In fact, some of our colleges that did have agricultural industries found them ill-suited to work opportunities for students, almost none of whom still come from farms. Furthermore, agriculture is now high-tech and competitive, relying on trained full-time people and massive capital investments. Institutional farms and dairies not infrequently lost more than they made.
I was once in a board meeting when an academy was discussing selling its farm, which had become a money drain rather than a money maker. Students weren’t employed in it anymore, because their class schedules wouldn’t permit leaving campus for the farm, then cleaning up afterwards.

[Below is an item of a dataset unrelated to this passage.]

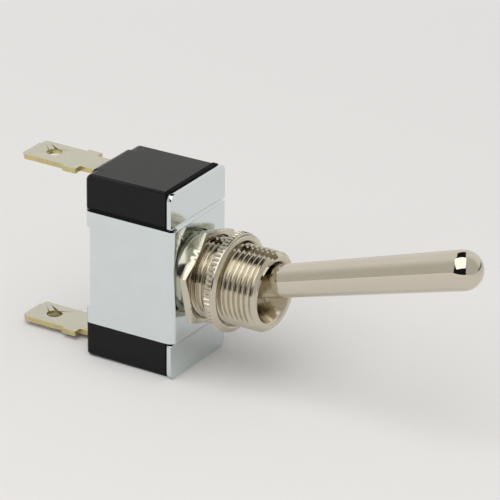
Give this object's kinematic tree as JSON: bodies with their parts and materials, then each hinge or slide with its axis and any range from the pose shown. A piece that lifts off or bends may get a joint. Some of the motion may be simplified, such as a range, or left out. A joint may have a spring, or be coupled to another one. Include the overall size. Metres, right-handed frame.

But oh, how some of the saints complained! The blueprint was timeless, they said. The problem was that our leaders just wouldn’t keep trying it! If you just keep throwing money at the farm, someday God is going to do a miracle and make his blueprint work!
Following the blueprint, these folks seemed to argue, was more important than its success. It appeared to me we were no longer solving practical problems with the blueprint; we were now slaves to the blueprint, even if the results were counterproductive, and had been for years.
When the academy in another conference where I worked was dying, people at a constituency meeting came out (many who hadn’t sent their own children to the academy, let it be noted) to condemn conference leaders for wanting to close it. It must be kept open, they said, because Ellen White had mentioned it in her writings. One person even said we should keep the school alive even if we had to dismiss all the pastors! Is firing all the pastors in the blueprint?
Some of us Adventists even apply the blueprint principle to the return of Jesus. The reason Jesus hasn’t returned yet is that not enough of us are living according to the blueprint. If all Seventh-day Adventists will just live perfectly, then Jesus will be forced to return!
What astonishing self-centeredness! Is this really what God had in mind for us?